Task details
Only the lines from the start of the entries up to and including the line with "glowInReflections(ceiling, paint, tree, shade)" should be written out, exactly as they stand.
--- START Provided data ---
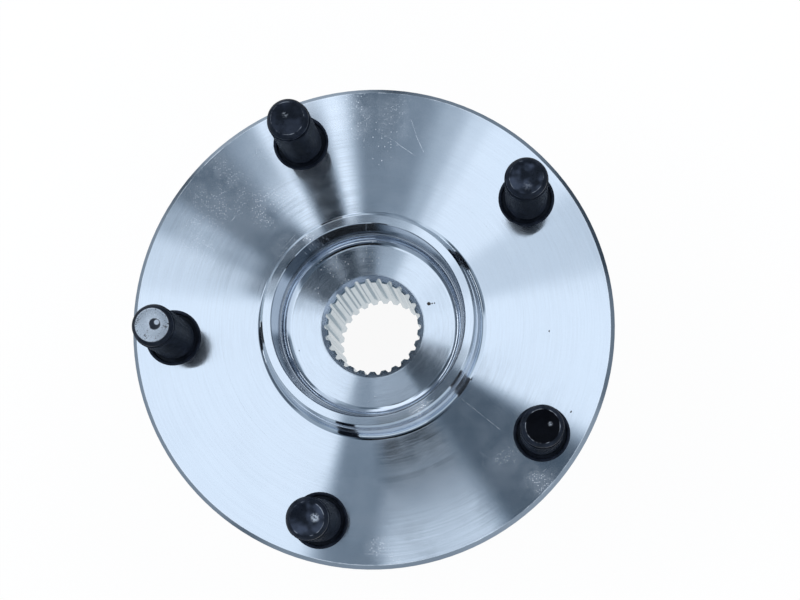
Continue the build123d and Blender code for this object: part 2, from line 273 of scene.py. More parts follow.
def makeCeiling():
    middle = (*studio["ceilingMiddle"], studio["ceilingHeight"])
    bpy.ops.object.select_all(action="DESELECT")
    bpy.ops.mesh.primitive_circle_add(
        vertices=studio["steps"],
        radius=studio["ceilingRadius"],
        fill_type="NGON",
        location=middle,
    )
    ceiling = bpy.context.object
    ceiling.name = "studioCeiling"
    paint, tree = newMaterial("studioCeilingPaint")
    outward = vectors(tree, "LENGTH", objectPlace(tree))
    shade = rescale(tree, outward, studio["rimStart"], studio["rimEnd"], 1.0, studio["rimShade"])
    nearSoft, farSoft = cardEdges["near"], cardEdges["far"]
    for (start, end), (near, far), bright in ceilingCards:
        begun = rescale(tree, outward, near - nearSoft, near + nearSoft)
        ended = rescale(tree, outward, far + farSoft, far - farSoft)
        between = maths(tree, "MULTIPLY", begun, ended)
        inside = maths(tree, "MULTIPLY", between, inSector(tree, start, end, *cardEdges["ceiling"]))
        shade = blendValues(tree, inside, shade, bright)
    glowInReflections(ceiling, paint, tree, shade)


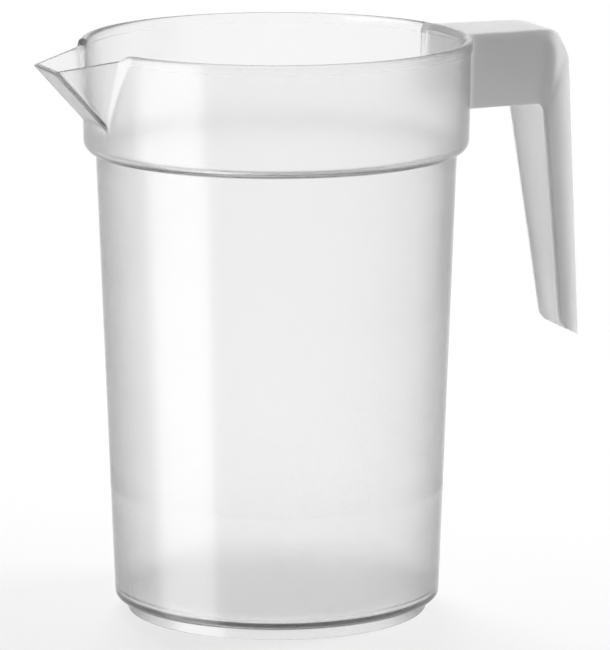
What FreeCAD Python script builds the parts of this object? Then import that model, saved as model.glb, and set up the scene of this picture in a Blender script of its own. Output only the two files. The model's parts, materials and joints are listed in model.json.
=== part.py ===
--- END Provided data ---
Exercise answer
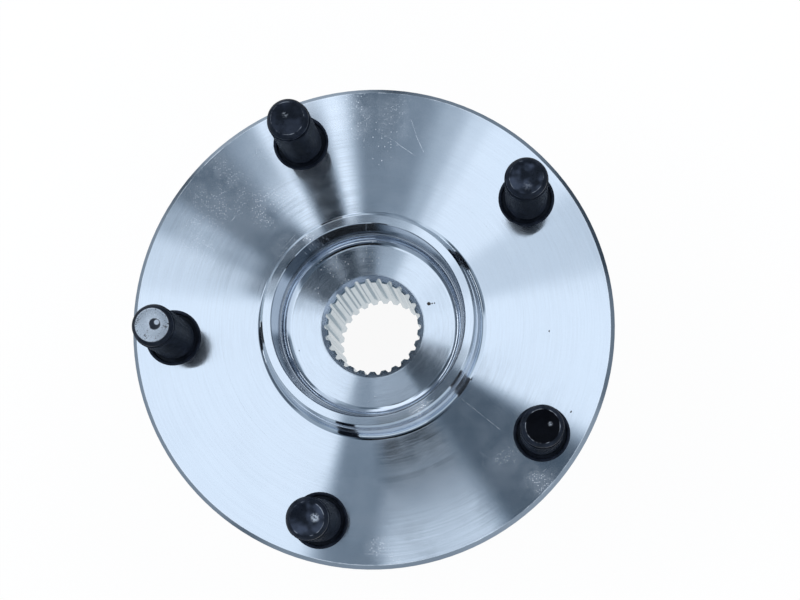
Continue the build123d and Blender code for this object: part 2, from line 273 of scene.py. More parts follow.
def makeCeiling():
    middle = (*studio["ceilingMiddle"], studio["ceilingHeight"])
    bpy.ops.object.select_all(action="DESELECT")
    bpy.ops.mesh.primitive_circle_add(
        vertices=studio["steps"],
        radius=studio["ceilingRadius"],
        fill_type="NGON",
        location=middle,
    )
    ceiling = bpy.context.object
    ceiling.name = "studioCeiling"
    paint, tree = newMaterial("studioCeilingPaint")
    outward = vectors(tree, "LENGTH", objectPlace(tree))
    shade = rescale(tree, outward, studio["rimStart"], studio["rimEnd"], 1.0, studio["rimShade"])
    nearSoft, farSoft = cardEdges["near"], cardEdges["far"]
    for (start, end), (near, far), bright in ceilingCards:
        begun = rescale(tree, outward, near - nearSoft, near + nearSoft)
        ended = rescale(tree, outward, far + farSoft, far - farSoft)
        between = maths(tree, "MULTIPLY", begun, ended)
        inside = maths(tree, "MULTIPLY", between, inSector(tree, start, end, *cardEdges["ceiling"]))
        shade = blendValues(tree, inside, shade, bright)
    glowInReflections(ceiling, paint, tree, shade)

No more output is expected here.